La recherche sur la polio, une histoire d’égos
Publié le 31 octobre 2019. Par Amandine Meunier.
L’Organisation mondiale de la santé (OMS) a annoncé le 24 octobre l’éradication d’une deuxième souche du virus de la polio. Une seule souche sauvage continue de circuler dans deux pays seulement : l’Afghanistan et le Pakistan.
La lutte contre la poliomyélite commence au tout début du XXe siècle après le déclenchement de plusieurs épidémies dans les pays occidentaux. Son histoire est typique de la façon chaotique dont la recherche médicale progresse, observe Gareth Williams, professeur de médecine à l’université de Bristol, dans Paralysed with Fear.
Face à cette maladie qui touche essentiellement les jeunes enfants et entraîne des infirmités motrices voire une paralysie irréversible, les chercheurs se lancent dans une course effrénée, mus par le désir de soigner, mais aussi par leur égo et les enjeux financiers.
Après avoir écarté la piste bactérienne, en vogue à l’époque, la communauté scientifique admet qu’elle se trouve face à un virus mais diverge sur son mode de transmission. Dès 1911, le Suédois Carl Kling conclut que la contamination se fait par la voie intestinale. Mais sa théorie ne sera prise au sérieux que lorsque les équipes de l’université Rockefeller de New York, en pointe sur le sujet, écarteront définitivement la leur en 1938. Elles soutiennent que le virus se transmet par la muqueuse du nez et testent à cet effet d’inefficaces sprays nasaux sur des enfants qui perdront pour certains l’odorat. Pendant toutes ces années, la maladie continue à faire des ravages et les premières tentatives d’élaboration d’un vaccin sont tournées en ridicule.

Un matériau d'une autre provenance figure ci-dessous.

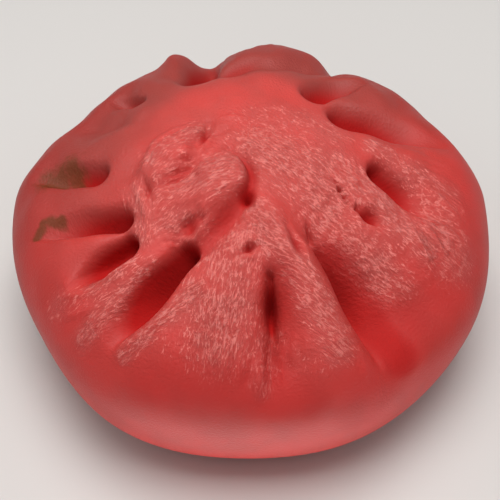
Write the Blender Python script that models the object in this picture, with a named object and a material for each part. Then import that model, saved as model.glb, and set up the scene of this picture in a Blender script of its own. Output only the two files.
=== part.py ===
"""A steamed chicken bun: one soft body of dough, pleated round the crown.

The bun is a round sphere mesh laid over a plain dome, ring by ring, and every
pleat, pit, ridge and swelling is one soft stroke drawn over that dome.
Strokes are placed on a flat map of the skin: an azimuth in degrees, counted
from +X towards +Y, and an arc in millimetres, measured over the dome from the
crown. Lengths are millimetres up to the last step, which makes metres.
"""

from math import pi

import bmesh
import bpy
import numpy as np

MM = 0.001

# Driving sizes of the bun, in millimetres
BELLY_RADIUS = 55.0
DOME_HEIGHT = 52.5
BELLY_HEIGHT = 26.0
FOOT_RADIUS = 44.0
SHOULDER_POWER = 2.15
UNDERSIDE_POWER = 2.0

# Radius of the uneven belly every 30 degrees, from +X towards +Y
BELLY_RADII = (55.0, 50.2, 48.0, 47.4, 46.3, 47.4, 54.8, 55.0, 57.4, 56.0, 57.2, 56.9)

# Usual rounding at the bottom of a crease, so that no fold is a knife cut
CREASE_ROUNDING = 0.7

# How a pleat runs out: its slot gets shallow and narrow, its valley stays wide.
# The reach is the share of the slot's depth that is left at its middle, and the
# head is how wide the slot starts, as a share of its width further out.
SLOT_REACH = 0.4
SLOT_END_WIDTH = 0.3
SLOT_SET_OUT = 0.9
SLOT_STEEPNESS = 2.6
VALLEY_START_WIDTH = 0.8
VALLEY_SET_OUT = 0.6
VALLEY_STEEPNESS = 1.15

# How closely the soft form is drawn, and how many triangles are kept
SEGMENTS = 256
RINGS = 176
FOOT_RINGS_SHARE = 0.10
KEPT_TRIANGLES = 11000

# Finish of steamed, coloured dough
DOUGH_COLOUR = (0.53, 0.078, 0.080, 1.0)
DOUGH_ROUGHNESS = 0.42


class Stroke:
    """One fold, ridge or swelling, from its inner end to its outer end."""

    def __init__(self, start, end, width, height, bow=0.0, skew=1.0, steep=2.0, tuck=0.0,
                 lean=0.0, rounding=CREASE_ROUNDING):
        self.start = start    # azimuth and arc of the inner end
        self.end = end        # azimuth and arc of the outer end
        self.width = width    # half widths at the start, the middle and the end
        self.height = height  # rise at the same three places, a fold is below zero
        self.bow = bow        # how far the middle bends towards larger azimuths
        self.skew = skew      # widens the side of larger azimuths
        self.steep = steep    # 2 is a soft trough, 4 has steep walls
        self.tuck = tuck      # how far the inner end reaches in under its lip
        self.lean = lean      # how far the bottom leans towards larger azimuths
        self.rounding = rounding  # softness of the bottom


def pleat(lip, end, slot, valley, bow=0.0, skew=1.0, tuck=2.5, lean=0.0, reach=SLOT_REACH,
          head=1.0):
    """A pleat is a deep slot that opens under a lip, where two soft lobes meet."""
    slot_width, slot_depth = slot
    valley_width, valley_depth = valley
    slot_stroke = Stroke(
        set_out(lip, end, slot_width * head * SLOT_SET_OUT), end,
        width=(slot_width * head, slot_width, slot_width * SLOT_END_WIDTH),
        height=(-slot_depth, -slot_depth * reach, 0.0),
        bow=bow, skew=skew, steep=SLOT_STEEPNESS, tuck=tuck, lean=lean)
    valley_stroke = Stroke(
        set_out(lip, end, valley_width * VALLEY_SET_OUT), end,
        width=(valley_width * VALLEY_START_WIDTH, valley_width, valley_width),
        height=(-valley_depth, -valley_depth, 0.0),
        bow=bow, skew=skew, steep=VALLEY_STEEPNESS)
    return [slot_stroke, valley_stroke]


def set_out(lip, end, distance):
    """The place on the map that lies a distance out from the lip, towards the end."""
    first = on_map(*lip)
    along = on_map(*end) - first
    place = first + along * distance / np.linalg.norm(along)
    return np.degrees(np.arctan2(place[1], place[0])), np.hypot(place[0], place[1])


def deep_pleats():
    """The pleats that end in a pit, counter-clockwise from the right."""
    pleats = []
    pleats += pleat((-9, 27.9), (-15.5, 53), slot=(1.9, 5.8), valley=(4.8, 3.4), bow=-2, skew=1.6,
                    lean=-1.2, reach=0.2, head=0.85)
    pleats += pleat((28, 24.2), (11, 54), slot=(2.2, 6.0), valley=(5.6, 4.2), skew=1.9, lean=-1.2,
                    reach=0.45)
    pleats += pleat((51, 24), (43, 45), slot=(1.9, 4.8), valley=(3.6, 2.2), bow=1, skew=1.6, lean=-0.8,
                    reach=0.5)
    pleats += pleat((118, 30), (101, 66), slot=(3.3, 8), valley=(6, 7))
    pleats += pleat((146, 34), (146, 49), slot=(1.5, 3.0), valley=(4.5, 1.8))
    pleats += pleat((-170.5, 32.8), (179.5, 54), slot=(2.3, 4.2), valley=(5.0, 2.6), skew=0.7, lean=1.2)
    pleats += pleat((-144.4, 31.6), (-163, 56), slot=(2.4, 6.6), valley=(5.5, 2.9), skew=0.42,
                    lean=2.0, reach=0.32)
    pleats += pleat((-135.5, 33.5), (-141, 51), slot=(2.1, 6), valley=(4.2, 2.2), skew=0.6, tuck=2.0,
                    lean=-0.8, reach=0.75)
    pleats += pleat((-113.8, 28.2), (-123.5, 54), slot=(3.2, 9.5), valley=(5.2, 3.0), skew=0.56,
                    lean=2.6, reach=0.75, head=0.6)
    return pleats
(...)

Il faut attendre les années 1950 pour que le premier vaccin soit mis au point non sans avoir donné lieu à une compétition épique entre deux médecins américains. Jonas Salk obtient en 1954 un vaccin injectable à partir d’une souche de virus inactivée. Son produit est commercialisé cette année même, mais un laboratoire ayant intégré des virus vivants dans ses doses contamine 220 000 personnes (10 décèdent, 164 restent paralysées). Deux ans plus tard, Albert Sabin met au point un vaccin oral, qui aura plus succès car plus facile à administrer. La rivalité entre les deux hommes durera jusqu’à leur mort. Tous les deux ont employé les mêmes méthodes, impensables aujourd’hui. Ils ont testé leurs produits sur eux-mêmes, leurs équipes, leur famille et des publics « captifs » : des enfants handicapés pour Salk et des prisonniers pour Sabin.